- Born: Sirah Baldé de Labé 1929 Labé, Guinea
- Died: 2018 (aged 88–89) Conakry, Guinea
- Occupations: Novelist; teacher;

= Sirah Baldé =

Guinean novelist and teacher

Sirah Baldé de Labé (1929–2018) was a Guinean novelist and teacher.

Baldé was born in Labé in 1929. She studied to be a teacher in Rufisque, Senegal and has said that she was the first woman to teach French in the former kingdom of Fula, Imamate of Futa Jallon, during the French occupation.

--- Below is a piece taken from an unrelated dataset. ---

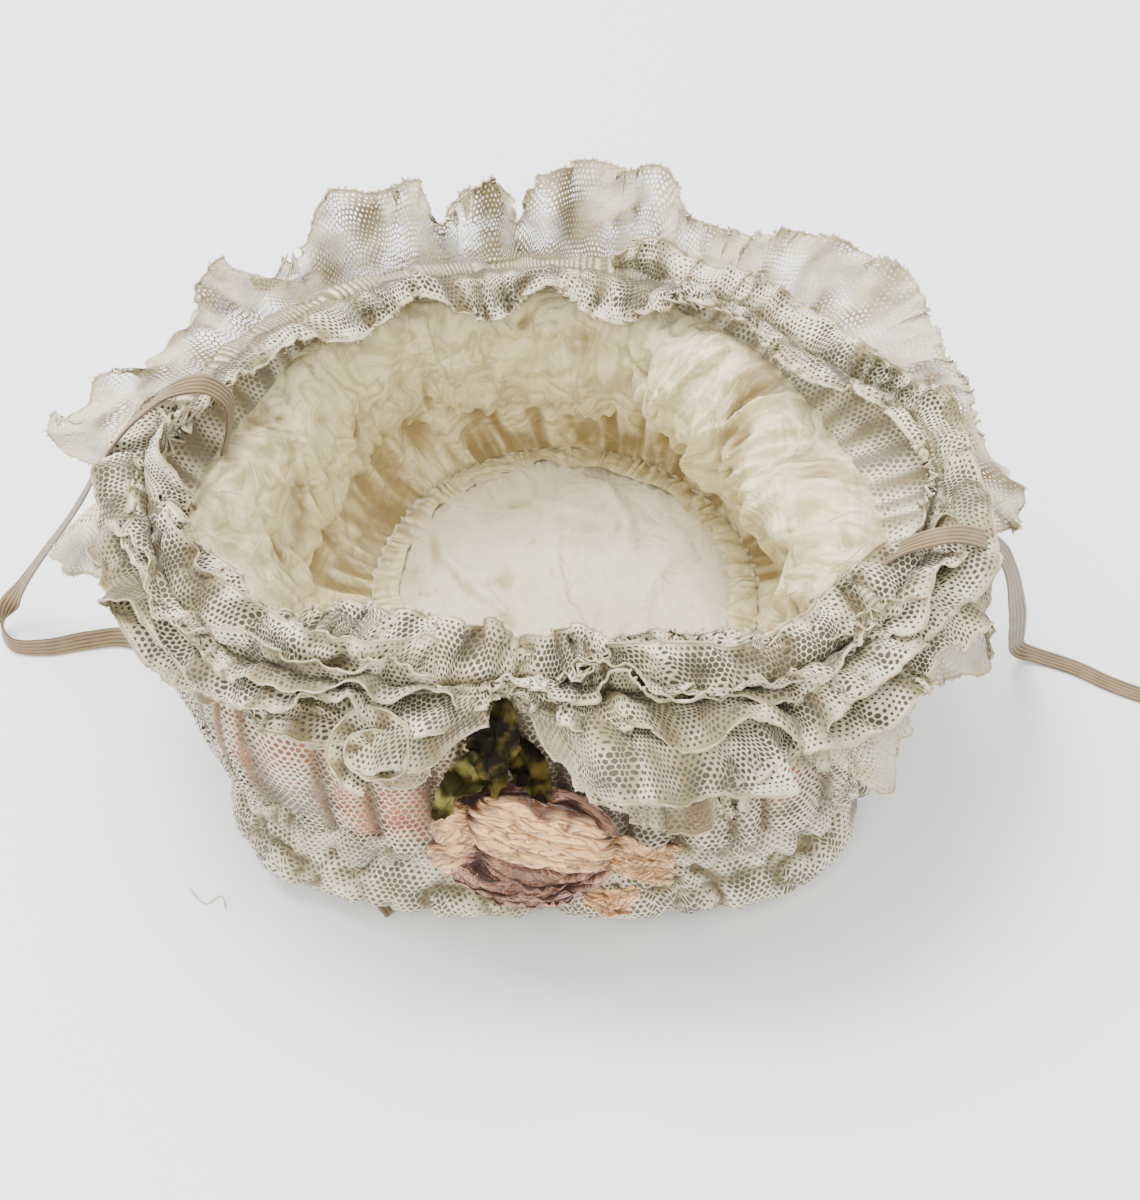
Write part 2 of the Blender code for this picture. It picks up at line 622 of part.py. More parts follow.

Baldé is best known for her 1985 novel D'un Fouta-Djalloo à l'autre (From One Futa Jalon to the Other), published by La Pensée Universelle. The work was a four-volume family saga set in the 18th century and featuring themes of tribal war. She appeared on the Guinean television programme Papier plume Parole in 1986 to speak about the work. Like other novels authored by French-speaking African women writers (such as Awa Thiam and Henriette Diabaté) from the same period, it is written in the first person in the style of an autobiography. The scholar Jean-Marie Volet noted in 2008 that the book is "almost impossible to find", but that Baldé's writing as a pioneer of French education "is most important".

She died in 2018 at Conakry, and was buried at Labé.